The Myths of the “Social Media Bubble” and “Echo Chamber”

Let’s play a game from our childhood: What’s wrong with this picture? Many would like you think that currently,the world looks like the picture above. Now, obviously it can’t look exactly like this. No one posts or tweets only to themselves.

But you’ve probably heard that the Left are in one bubble and the Right in the other bubble, and a firewall keeps everyone out, except for the Russian hackers. That’s what this is about, right? The media spins a narrative of nefarious forces sending the bait of “fake news” into the Left bubble (and only the Left-side bubble) to hook voters and lure them to the dark side.

I’m increasingly convinced that the terms “social media bubble” and “echo chamber” were coined to discourage people from using social media to spread their ideas. Why would I be motivated to even write this article if it were only to be read by people who agree with me?

So let me lay out my case that neither of these terms describe reality. Most easily dismissed is “echo chamber”. The idea is that you supposedly only tweet or post to people you agree with and they all come and validate your opinion telling you how right you are, echoing your opinion back to you.

Balderdash! I dare one Twitter user to prove to me that is their experience. It’s a myth! Rarely does conversation remain free of dissenting opinions.

Additionally, when you send out tweets, good ones, they will get re-tweeted — presumably re-tweeted to someone who does not have the exact set of followers as you. That’s a ripple, not an echo. Some parts of the ripple get bounced back. Some move further along before meeting resistance.

3-D Venn Diagrams — Made of Bubbles!

Now for the “Bubble”. Imagine you’re in a bubble made up of all you follow on Twitter or Facebook. You are in the middle; the accounts that mirror your beliefs most closely (and no one does precisely, do they?) are closest to the center of that sphere.

Then imagine the people that you follow holding the fewest beliefs in common on the outside of that circle — “on the bubble”. Now realize that we all have our own unique “bubble” of followed accounts and none of them are the same — they intersect in multiple ways.
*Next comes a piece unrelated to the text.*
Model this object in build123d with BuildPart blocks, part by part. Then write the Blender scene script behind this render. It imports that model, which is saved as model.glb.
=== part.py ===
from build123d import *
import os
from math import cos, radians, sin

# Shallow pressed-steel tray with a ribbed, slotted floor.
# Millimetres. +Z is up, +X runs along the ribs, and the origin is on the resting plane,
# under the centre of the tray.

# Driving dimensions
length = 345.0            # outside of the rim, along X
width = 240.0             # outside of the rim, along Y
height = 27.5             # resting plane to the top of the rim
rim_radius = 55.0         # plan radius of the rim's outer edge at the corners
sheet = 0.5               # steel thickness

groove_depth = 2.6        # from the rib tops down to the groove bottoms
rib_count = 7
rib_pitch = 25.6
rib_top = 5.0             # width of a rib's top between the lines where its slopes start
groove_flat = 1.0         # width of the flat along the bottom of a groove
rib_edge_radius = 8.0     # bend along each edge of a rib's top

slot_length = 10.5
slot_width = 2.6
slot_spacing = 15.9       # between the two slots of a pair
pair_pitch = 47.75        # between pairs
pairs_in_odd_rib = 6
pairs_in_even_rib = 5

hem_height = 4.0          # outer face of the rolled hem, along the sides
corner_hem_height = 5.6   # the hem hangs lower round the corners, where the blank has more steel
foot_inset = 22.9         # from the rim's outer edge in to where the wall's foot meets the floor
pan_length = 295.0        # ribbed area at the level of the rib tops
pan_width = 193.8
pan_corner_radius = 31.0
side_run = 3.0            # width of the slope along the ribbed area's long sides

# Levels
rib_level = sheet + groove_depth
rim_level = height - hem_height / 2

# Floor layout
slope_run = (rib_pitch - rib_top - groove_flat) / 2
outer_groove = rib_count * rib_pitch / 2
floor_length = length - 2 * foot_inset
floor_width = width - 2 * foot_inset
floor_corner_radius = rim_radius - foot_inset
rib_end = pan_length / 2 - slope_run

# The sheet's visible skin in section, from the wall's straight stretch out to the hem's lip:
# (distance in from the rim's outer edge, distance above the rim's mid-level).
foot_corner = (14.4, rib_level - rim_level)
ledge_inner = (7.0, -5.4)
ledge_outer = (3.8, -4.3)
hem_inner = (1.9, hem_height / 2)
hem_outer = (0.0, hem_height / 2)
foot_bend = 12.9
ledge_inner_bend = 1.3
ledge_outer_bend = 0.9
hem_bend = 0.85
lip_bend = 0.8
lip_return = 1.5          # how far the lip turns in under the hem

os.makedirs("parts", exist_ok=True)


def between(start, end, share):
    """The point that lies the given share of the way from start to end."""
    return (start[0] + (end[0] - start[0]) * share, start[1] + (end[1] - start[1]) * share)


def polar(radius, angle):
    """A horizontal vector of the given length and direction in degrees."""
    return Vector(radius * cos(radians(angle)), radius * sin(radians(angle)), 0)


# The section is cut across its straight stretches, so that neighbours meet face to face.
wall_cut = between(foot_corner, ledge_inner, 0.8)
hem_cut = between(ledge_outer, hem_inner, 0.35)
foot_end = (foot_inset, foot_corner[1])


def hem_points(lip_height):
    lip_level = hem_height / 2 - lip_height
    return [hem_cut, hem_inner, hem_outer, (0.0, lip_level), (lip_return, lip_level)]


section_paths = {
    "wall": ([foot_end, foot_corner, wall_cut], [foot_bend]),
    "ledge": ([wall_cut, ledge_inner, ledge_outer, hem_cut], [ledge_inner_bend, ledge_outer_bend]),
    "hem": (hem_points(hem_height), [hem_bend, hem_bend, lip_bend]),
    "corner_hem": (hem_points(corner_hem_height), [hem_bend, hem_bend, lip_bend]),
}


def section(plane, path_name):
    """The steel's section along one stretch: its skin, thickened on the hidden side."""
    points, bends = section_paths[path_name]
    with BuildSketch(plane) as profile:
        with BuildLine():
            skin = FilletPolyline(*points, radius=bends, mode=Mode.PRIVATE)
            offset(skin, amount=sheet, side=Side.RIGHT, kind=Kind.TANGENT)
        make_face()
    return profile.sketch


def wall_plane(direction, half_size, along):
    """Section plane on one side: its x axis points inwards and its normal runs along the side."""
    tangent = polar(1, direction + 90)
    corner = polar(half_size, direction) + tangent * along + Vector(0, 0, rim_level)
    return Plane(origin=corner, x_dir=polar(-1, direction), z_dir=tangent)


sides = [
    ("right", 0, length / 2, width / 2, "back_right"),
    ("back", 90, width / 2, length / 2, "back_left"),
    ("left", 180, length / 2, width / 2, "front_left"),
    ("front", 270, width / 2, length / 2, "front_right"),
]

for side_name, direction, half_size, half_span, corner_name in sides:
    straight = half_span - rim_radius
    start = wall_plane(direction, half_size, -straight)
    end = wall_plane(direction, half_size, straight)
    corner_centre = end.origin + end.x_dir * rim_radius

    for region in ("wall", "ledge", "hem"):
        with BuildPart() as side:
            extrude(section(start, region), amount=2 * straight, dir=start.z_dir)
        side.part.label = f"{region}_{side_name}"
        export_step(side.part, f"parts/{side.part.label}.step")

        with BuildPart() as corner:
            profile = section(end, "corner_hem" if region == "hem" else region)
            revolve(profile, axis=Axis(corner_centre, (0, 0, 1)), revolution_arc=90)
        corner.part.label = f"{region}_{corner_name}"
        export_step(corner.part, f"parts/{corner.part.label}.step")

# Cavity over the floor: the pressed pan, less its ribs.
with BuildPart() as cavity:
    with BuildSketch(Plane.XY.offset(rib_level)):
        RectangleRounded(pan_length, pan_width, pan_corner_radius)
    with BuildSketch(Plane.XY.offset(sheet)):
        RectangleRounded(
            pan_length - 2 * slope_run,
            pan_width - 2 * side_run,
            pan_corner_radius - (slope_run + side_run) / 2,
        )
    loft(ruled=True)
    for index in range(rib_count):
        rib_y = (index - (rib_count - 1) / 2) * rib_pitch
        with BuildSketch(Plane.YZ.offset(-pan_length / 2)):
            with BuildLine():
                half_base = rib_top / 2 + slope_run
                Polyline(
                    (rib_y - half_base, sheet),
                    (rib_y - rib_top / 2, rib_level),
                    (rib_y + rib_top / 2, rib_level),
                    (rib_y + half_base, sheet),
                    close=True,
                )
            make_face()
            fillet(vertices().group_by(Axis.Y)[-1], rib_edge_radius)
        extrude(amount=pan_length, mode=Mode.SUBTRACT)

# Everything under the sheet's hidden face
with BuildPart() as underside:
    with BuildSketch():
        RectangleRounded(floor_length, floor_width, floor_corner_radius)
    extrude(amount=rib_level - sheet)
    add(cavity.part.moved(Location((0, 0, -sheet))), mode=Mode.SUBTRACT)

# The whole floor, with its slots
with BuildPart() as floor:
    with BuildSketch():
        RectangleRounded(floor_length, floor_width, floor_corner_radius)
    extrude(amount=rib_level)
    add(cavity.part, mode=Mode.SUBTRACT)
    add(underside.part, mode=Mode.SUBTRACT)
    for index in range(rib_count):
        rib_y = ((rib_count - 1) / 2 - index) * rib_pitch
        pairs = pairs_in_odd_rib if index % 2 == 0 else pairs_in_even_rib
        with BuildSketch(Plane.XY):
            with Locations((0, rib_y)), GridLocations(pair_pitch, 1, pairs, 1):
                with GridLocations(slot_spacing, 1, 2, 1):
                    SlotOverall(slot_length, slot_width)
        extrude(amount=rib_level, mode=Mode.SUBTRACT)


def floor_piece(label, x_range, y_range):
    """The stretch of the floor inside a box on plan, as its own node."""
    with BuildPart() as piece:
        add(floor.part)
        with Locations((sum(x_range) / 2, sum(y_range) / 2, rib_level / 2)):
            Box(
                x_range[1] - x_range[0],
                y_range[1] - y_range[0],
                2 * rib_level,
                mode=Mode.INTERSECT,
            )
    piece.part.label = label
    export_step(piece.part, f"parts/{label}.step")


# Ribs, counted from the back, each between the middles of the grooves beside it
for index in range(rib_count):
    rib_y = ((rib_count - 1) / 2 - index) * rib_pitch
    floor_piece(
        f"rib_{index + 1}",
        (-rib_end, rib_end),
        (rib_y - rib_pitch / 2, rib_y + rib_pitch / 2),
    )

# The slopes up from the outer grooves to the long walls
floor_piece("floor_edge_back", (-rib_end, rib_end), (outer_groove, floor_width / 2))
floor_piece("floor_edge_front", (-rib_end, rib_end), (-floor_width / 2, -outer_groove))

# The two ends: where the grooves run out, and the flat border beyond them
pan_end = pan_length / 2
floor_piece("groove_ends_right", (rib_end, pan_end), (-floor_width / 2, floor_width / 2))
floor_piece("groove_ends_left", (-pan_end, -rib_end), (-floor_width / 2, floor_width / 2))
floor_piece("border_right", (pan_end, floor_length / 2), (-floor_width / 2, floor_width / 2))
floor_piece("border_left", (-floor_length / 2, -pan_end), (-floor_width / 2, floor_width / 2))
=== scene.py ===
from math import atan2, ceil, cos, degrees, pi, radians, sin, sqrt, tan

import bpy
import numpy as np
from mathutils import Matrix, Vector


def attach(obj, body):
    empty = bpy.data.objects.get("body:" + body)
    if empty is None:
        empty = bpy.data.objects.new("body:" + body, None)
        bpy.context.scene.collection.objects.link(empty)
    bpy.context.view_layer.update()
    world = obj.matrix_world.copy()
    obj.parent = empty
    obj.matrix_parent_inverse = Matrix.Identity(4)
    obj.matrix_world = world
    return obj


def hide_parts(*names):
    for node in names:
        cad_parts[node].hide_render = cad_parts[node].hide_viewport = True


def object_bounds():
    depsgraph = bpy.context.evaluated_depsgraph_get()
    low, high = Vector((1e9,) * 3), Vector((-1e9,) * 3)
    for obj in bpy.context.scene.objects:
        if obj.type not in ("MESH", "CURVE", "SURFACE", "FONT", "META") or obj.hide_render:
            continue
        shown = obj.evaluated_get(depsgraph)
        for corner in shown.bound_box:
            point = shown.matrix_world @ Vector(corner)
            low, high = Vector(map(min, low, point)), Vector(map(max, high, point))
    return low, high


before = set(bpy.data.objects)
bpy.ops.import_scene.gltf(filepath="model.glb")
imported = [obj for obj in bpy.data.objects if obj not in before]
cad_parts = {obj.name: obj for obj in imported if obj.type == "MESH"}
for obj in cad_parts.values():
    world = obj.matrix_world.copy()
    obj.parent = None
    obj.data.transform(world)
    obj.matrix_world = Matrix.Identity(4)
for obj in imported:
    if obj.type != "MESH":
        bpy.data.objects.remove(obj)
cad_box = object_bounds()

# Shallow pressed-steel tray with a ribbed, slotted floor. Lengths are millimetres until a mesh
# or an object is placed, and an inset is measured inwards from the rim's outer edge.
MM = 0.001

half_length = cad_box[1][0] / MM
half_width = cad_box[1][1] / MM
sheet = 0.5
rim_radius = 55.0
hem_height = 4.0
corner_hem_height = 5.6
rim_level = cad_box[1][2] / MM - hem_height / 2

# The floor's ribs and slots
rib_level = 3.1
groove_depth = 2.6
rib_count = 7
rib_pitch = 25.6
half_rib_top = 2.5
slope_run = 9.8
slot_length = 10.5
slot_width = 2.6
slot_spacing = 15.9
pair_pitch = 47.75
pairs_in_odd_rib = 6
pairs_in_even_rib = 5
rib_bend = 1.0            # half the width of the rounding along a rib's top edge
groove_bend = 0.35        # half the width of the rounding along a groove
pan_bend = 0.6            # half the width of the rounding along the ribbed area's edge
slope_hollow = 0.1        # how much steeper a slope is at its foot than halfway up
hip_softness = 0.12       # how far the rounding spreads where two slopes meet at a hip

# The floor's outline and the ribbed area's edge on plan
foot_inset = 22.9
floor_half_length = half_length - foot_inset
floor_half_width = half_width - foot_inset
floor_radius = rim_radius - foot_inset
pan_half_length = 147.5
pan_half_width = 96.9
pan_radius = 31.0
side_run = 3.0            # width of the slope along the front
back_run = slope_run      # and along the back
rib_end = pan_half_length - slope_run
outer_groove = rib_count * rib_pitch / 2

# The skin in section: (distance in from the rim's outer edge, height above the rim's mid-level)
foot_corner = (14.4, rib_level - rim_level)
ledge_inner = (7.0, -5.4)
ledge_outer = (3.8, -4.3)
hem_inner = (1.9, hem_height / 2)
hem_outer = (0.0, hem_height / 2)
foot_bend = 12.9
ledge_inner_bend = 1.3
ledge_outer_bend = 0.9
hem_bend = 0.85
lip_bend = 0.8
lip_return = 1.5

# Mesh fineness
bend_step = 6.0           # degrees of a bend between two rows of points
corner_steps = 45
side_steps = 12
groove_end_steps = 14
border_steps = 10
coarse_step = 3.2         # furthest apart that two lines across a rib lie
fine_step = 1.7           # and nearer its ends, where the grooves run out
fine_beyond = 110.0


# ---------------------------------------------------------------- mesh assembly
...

The people you follow that have about 50/50 in common with you are going to have people on the outside of their bubble that fall even further away from you on the ideological spectrum. Now consider all the re-tweets that may come your way via all these intersections. Not to mention, every time you view a trending hashtag, you meet all stripes. (Please tell me that’s a safe term. Is that racist against zebras?)

Most of us follow from the following categories:

  1. Those we totally agree with (a very small club if it exists at all)
  2. Those mostly agree with (For me that’s people like Dinesh D’Souza, Ben Shapiro, Steven Crowder.)
  3. Those who are about 50/50 and we follow because they’re interesting and sometimes funny. (For me, that’s people like @iowahawkeyeblog, Roger Stone, Alan Dershowitz.)
  4. Those we mostly disagree with but are an expert in a field in which we’re interested (For me, that’s Richard Dawkins, Dan Carlin-Hardcore History, and
  5. Those we completely disagree with that we follow for kicks and to re-tweet with our comments. (The obvious ones: Nancy Pelosi, Bernie Sanders, George Soros.)

These categories probably describe most of our followed list, to varying degrees, and if we’re smart, we also include things like.

  • Some of our kids’ idols so we keep up with what might be in their feed.
  • Some local news stations from around the country because stories get their first and don’t always make it to the national news.
  • If you have kids heading to college, follow some campus newspapers to get a clue of what they might be in for.
  • Follow your representatives in State and US Congress! This is a must.

All that said, how can there possibly be a bubble in which I’m contained that keeps me completely “safe” from ever hearing a reasonable dissenting opinion. Just last night I read a wonderful National Review article that shifted me a bit, I have to say. And “shifting” describes what’s been happening all over the country and continues to happen.

Millions of voters in 2016 did not jump completely from one “bubble” to another “bubble”. When we go through a change of mind, sometimes it’s a “red pill moment”. But those red-pillers will probably tell you that there were micro-shifts along the way and something just finally brought them to a tipping point.